Grecia. Seconda guerra persiana. Mentre gli spartani di Leonida sono sopraffatti alle Termopili dai persiani grazie al traditore Efialte, la flotta ateniese e degli alleati guidata da Temistocle (Sullivan Stapleton) si oppone alla massiccia invasione delle forze di Serse (Rodrigo Santoro), che ha affidato le forze navali alla feroce Artemisia (Eva Green).

Inferiori per numeri e forze, le navi greche dovranno fare affidamento sul coraggio dei soldati e sulla sagacia tattica del loro comandante.

Come fare il sequel di un film in cui tutti, compreso l'eroe principale, morivano alla fine della storia?

O girando un prequel, cioè raccontando i fatti accaduti prima della storia già narrata oppure ambientando il nuovo film nello stesso momento, in contemporanea.

Questa la soluzione scelta per 300 - L'alba di un impero, che si presenta come un sequel del film di Zack Snyder del 2007, ma ambientato nello stesso frangente storico e nello stesso quadrante geopolitico.

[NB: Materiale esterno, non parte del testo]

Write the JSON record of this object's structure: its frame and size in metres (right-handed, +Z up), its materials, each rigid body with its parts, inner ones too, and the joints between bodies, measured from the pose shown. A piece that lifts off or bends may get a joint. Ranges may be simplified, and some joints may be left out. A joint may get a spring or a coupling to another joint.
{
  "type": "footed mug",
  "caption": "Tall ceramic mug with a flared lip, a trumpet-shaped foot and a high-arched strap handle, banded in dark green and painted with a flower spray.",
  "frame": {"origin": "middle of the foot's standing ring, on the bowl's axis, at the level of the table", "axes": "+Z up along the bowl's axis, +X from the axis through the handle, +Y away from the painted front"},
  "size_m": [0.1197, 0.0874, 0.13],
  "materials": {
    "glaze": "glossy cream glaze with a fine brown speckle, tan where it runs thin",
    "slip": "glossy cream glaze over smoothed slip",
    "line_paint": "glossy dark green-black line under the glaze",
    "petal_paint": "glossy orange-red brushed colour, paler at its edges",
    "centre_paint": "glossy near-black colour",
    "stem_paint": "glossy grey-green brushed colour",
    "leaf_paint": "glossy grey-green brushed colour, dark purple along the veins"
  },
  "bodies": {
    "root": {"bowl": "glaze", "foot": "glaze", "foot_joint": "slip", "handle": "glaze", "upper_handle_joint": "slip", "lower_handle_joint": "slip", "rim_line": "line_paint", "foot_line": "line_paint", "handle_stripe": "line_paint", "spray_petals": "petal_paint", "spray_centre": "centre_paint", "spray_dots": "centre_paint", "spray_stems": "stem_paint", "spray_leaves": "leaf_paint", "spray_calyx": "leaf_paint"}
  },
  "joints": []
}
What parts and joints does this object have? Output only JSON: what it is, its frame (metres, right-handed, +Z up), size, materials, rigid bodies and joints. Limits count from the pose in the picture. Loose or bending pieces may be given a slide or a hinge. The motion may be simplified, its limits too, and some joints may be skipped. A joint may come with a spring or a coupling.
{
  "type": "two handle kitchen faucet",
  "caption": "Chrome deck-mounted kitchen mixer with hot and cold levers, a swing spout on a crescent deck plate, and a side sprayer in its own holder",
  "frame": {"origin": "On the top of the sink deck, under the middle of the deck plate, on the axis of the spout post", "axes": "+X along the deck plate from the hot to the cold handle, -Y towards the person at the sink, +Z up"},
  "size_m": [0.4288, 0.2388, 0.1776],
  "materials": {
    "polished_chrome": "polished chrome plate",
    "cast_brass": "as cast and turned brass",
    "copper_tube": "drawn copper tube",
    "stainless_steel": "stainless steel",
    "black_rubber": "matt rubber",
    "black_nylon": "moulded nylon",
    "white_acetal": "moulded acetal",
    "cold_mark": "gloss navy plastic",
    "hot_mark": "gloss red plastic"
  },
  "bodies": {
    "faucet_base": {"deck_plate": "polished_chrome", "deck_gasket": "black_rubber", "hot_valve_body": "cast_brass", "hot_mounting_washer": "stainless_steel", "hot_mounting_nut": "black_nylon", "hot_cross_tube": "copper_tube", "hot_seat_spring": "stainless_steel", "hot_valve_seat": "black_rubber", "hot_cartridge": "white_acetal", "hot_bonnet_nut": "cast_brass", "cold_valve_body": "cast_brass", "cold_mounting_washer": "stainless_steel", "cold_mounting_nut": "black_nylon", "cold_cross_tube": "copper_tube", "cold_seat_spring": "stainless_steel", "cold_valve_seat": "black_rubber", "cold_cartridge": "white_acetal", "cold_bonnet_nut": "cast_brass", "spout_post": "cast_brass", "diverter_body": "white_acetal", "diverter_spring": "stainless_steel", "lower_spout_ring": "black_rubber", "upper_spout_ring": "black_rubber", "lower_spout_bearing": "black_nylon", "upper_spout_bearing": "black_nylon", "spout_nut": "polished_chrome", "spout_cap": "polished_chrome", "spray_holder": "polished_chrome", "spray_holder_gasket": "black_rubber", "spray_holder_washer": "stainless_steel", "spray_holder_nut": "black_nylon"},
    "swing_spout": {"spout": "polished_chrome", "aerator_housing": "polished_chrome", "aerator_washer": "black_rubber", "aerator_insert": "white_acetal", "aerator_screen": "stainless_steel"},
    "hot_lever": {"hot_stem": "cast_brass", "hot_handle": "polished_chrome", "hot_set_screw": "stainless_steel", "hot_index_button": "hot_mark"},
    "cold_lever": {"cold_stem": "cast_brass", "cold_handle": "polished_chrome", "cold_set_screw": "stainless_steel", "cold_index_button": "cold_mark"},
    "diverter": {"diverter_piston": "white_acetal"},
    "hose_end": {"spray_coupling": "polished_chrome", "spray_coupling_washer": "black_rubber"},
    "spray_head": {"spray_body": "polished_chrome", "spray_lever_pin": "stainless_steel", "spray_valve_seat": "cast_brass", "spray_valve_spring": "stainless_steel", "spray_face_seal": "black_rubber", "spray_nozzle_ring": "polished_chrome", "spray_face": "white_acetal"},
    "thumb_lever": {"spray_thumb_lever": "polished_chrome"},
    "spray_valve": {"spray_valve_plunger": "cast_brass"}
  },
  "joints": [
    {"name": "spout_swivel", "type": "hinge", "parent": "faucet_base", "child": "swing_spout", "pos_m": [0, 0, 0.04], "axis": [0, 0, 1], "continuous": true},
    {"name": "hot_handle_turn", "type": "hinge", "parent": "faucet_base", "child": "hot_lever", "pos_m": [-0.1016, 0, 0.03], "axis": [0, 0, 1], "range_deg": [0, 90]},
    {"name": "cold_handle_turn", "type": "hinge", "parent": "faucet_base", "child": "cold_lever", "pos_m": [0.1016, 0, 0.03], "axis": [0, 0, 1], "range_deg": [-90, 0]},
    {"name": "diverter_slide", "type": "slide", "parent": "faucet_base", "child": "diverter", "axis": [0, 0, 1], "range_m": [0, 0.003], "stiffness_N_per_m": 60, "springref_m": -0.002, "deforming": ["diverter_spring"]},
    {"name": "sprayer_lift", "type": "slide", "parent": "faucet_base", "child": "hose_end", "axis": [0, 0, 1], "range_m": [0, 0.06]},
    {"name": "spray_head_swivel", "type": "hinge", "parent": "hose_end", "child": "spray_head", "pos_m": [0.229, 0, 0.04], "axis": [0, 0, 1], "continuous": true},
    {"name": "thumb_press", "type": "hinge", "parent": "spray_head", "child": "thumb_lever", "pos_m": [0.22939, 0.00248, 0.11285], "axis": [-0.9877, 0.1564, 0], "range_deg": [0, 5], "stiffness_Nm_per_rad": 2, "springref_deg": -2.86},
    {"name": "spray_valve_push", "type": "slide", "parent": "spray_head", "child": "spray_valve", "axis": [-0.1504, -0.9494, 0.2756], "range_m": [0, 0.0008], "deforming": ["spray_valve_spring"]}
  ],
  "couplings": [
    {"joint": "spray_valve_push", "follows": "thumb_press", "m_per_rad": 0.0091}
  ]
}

Snyder stavolta è solo produttore, cedendo il testimone della regia a Noam Murro, al suo secondo lavoro.

Se il primo film era pantografato, stilizzato fino allo stremo e molto urlato, scambiando l'urlo per l'epica, questo secondo capitolo della saga ideata da Frank Miller riprende e amplifica scelte stilistiche e tecniche del primo, esasperando i difetti della precedente operazione.

Le urla e il furore, i corpi lucenti, il sangue che schizza a tutto schermo (l'uso del 3D vuole forse allettare gli spettatori vampiri?), le psicologie tagliate con l'accetta, le contrapposizioni tra liberi greci e arroganti persiani schiavisti... e ancora, i toni tonitruanti e tronfi, i proclami con voce stentorea, i colori foschi e cupi (dove sarà mai finito il solare Mediterraneo?).

Peraltro per essere un film d'azione e di guerra è fin troppo parlato, con un eccesso di parole, di spiegazioni, di duelli verbali. Anche l'uso della voce fuori campo, quella della regina spartana Gorgo (Lena Headey) è disturbante, pleonastico.

Spiccano alcune sequenze, come la traversata del deserto da parte di Serse e la sua trasformazione in dio e soprattutto il personaggio di Artemisia, che solo il fascino di Eva Green salva dallo scivolare nella caricatura involontaria. Il resto è un prodotto che non lascia grandi tracce di sé dopo la visione.